E como se não bastasse tamanho poder, não podemos esquecer do item 5 colocado acima. Cabe ao Presidente da Câmara analisar e decidir sobre a abertura ou não dos processos de investigação contra o Presidente da República. E novamente convido os leitores a fazerem uma reflexão aqui. Imaginem-se no papel de um Presidente da República que deseja ter a aprovação da população. Para que isso aconteça é importante que o Presidente consiga aprovar no interior do Legislativo suas promessas de campanha, agora transformadas em políticas.

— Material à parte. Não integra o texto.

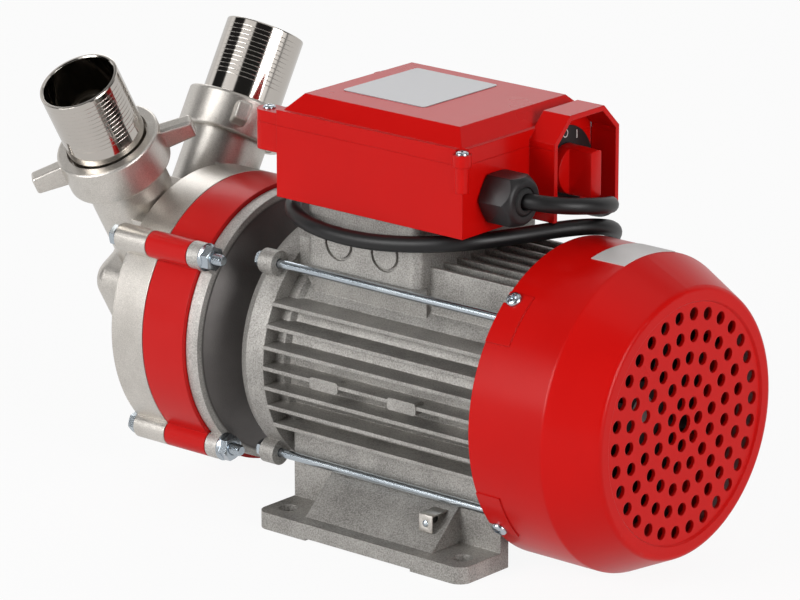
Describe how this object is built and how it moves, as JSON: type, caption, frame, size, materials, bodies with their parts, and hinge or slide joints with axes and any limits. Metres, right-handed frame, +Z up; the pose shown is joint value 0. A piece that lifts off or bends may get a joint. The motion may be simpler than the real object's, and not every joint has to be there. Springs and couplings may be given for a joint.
{
  "type": "electric transfer pump",
  "caption": "Close-coupled electric transfer pump with a finned motor on a foot, twin threaded ports with hose tails, terminal box with rotary switch, fan cover and a coiled mains lead.",
  "frame": {"origin": "centre of the foot's four-bolt pattern, on the floor plane", "axes": "+X along the shaft towards the fan cover, +Y to the side of the switch, +Z up"},
  "size_m": [0.3657, 0.2847, 0.2179],
  "materials": {
    "cast_frame": "raw die casting, fine grain",
    "bracket_casting": "smooth dull casting",
    "nickel_casting": "nickel plated casting, satin",
    "red_casting": "gloss red paint",
    "polished_tube": "mirror polished",
    "zinc_fastener": "zinc plated",
    "red_plastic": "gloss red",
    "black_plastic": "satin black",
    "plate_silver": "bare silver plate",
    "label_white": "blank pale label",
    "cable_rubber": "black rubber sheath",
    "contact_brass": "brass",
    "ground_steel": "ground steel",
    "lamination_steel": "varnished laminations",
    "copper_winding": "varnished copper",
    "impeller_brass": "machined",
    "seal_rubber": "black rubber",
    "seal_ceramic": "ceramic white",
    "gasket_fibre": "fibre sheet",
    "capacitor_shell": "white plastic"
  },
  "bodies": {
    "pump_frame": {"motor_housing": "cast_frame", "motor_foot": "cast_frame", "front_shield": "cast_frame", "rear_shield": "cast_frame", "pump_bracket": "bracket_casting", "front_casing": "nickel_casting", "pump_ring": "red_casting", "left_hose_tail": "polished_tube", "right_hose_tail": "polished_tube", "tie_rods": "zinc_fastener", "tie_rod_nuts": "zinc_fastener", "cover_screws": "zinc_fastener", "pump_bolts": "zinc_fastener", "bolt_washers": "zinc_fastener", "pump_nuts": "zinc_fastener", "lid_screws": "zinc_fastener", "earth_tab": "zinc_fastener", "earth_screw": "zinc_fastener", "fan_cover": "red_plastic", "terminal_box": "red_plastic", "box_lid": "red_plastic", "switch_dial": "black_plastic", "gland_body": "black_plastic", "gland_nut": "black_plastic", "gland_lock_nut": "black_plastic", "switch_body": "black_plastic", "coil_tie": "black_plastic", "name_plate": "plate_silver", "cover_label": "label_white", "cord_lead": "cable_rubber", "cord_coil": "cable_rubber", "cord_tail": "cable_rubber", "plug": "cable_rubber", "plug_pins": "contact_brass", "front_bearing": "ground_steel", "rear_bearing": "ground_steel", "bearing_spring": "ground_steel", "stator_core": "lamination_steel", "stator_windings": "copper_winding", "box_gasket": "seal_rubber", "seal_seat": "seal_ceramic", "casing_gaskets": "gasket_fibre", "port_gaskets": "gasket_fibre", "run_capacitor": "capacitor_shell", "terminal_block": "capacitor_shell"},
    "rotor": {"rotor_shaft": "ground_steel", "rotor_core": "lamination_steel", "cooling_fan": "black_plastic", "fan_key": "ground_steel", "impeller": "impeller_brass", "impeller_key": "ground_steel", "impeller_clip": "ground_steel", "seal_head": "seal_rubber", "slinger": "seal_rubber"},
    "switch_knob": {"switch_knob": "red_plastic"},
    "left_union": {"left_union_nut": "nickel_casting"},
    "right_union": {"right_union_nut": "nickel_casting"}
  },
  "joints": [
    {"name": "rotor_spin", "type": "hinge", "parent": "pump_frame", "child": "rotor", "pos_m": [0, 0, 0.08], "axis": [1, 0, 0], "continuous": true},
    {"name": "switch_turn", "type": "hinge", "parent": "pump_frame", "child": "switch_knob", "pos_m": [0.0457, 0.0265, 0.1845], "axis": [-1, 0, 0], "range_deg": [0, 30]},
    {"name": "left_union_turn", "type": "hinge", "parent": "pump_frame", "child": "left_union", "pos_m": [-0.189, -0.0456, 0.16448], "axis": [0, -0.5, 0.866], "continuous": true},
    {"name": "right_union_turn", "type": "hinge", "parent": "pump_frame", "child": "right_union", "pos_m": [-0.189, 0.0456, 0.16448], "axis": [0, 0.5, 0.866], "continuous": true}
  ]
}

Lembrando do poder que o Presidente da Câmara tem de decidir e definir quais e quando os projetos de lei serão apreciados, parece inteligente e racional que o Presidente da República tenha boas relações com o Presidente da Câmara dos Deputados. Essa boa relação torna-se ainda mais importante se o Presidente da República possui baixa aprovação popular e motivos que dão margem (lembremos aqui dos últimos fatos e acontecimentos caóticos do Brasil na última semana) para que o Presidente da Câmara decida por aceitar ou abrir um processo de investigação – processo de impeachment – contra o Presidente da República.



E juntando nessa história toda a candidatura do deputado Baleia Rossi (MDB-SP) à presidência da Câmara dos Deputados, lembrando aqui que este representa a sucessão e a continuidade dos trabalhos do atual presidente da Câmara Rodrigo Maia (DEM-RJ), com a candidatura do deputado Arthur Lira (PP-AL), candidato apoiado pelo atual Presidente da República Jair Bolsonaro (sem partido), qual samba será que vamos ouvir ao final? Os enredos não apresentam letras tão fáceis: ou continuamos com um Legislativo que se recusa a aceitar que a omissão de ajuda com envios de cilindros de oxigênio também configura crime de falta de responsabilidade com seres humanos ou aceitamos de vez que pessoas podem morrer sem ar nesse país.

Pois é, caros leitores, não está fácil ser brasileiro.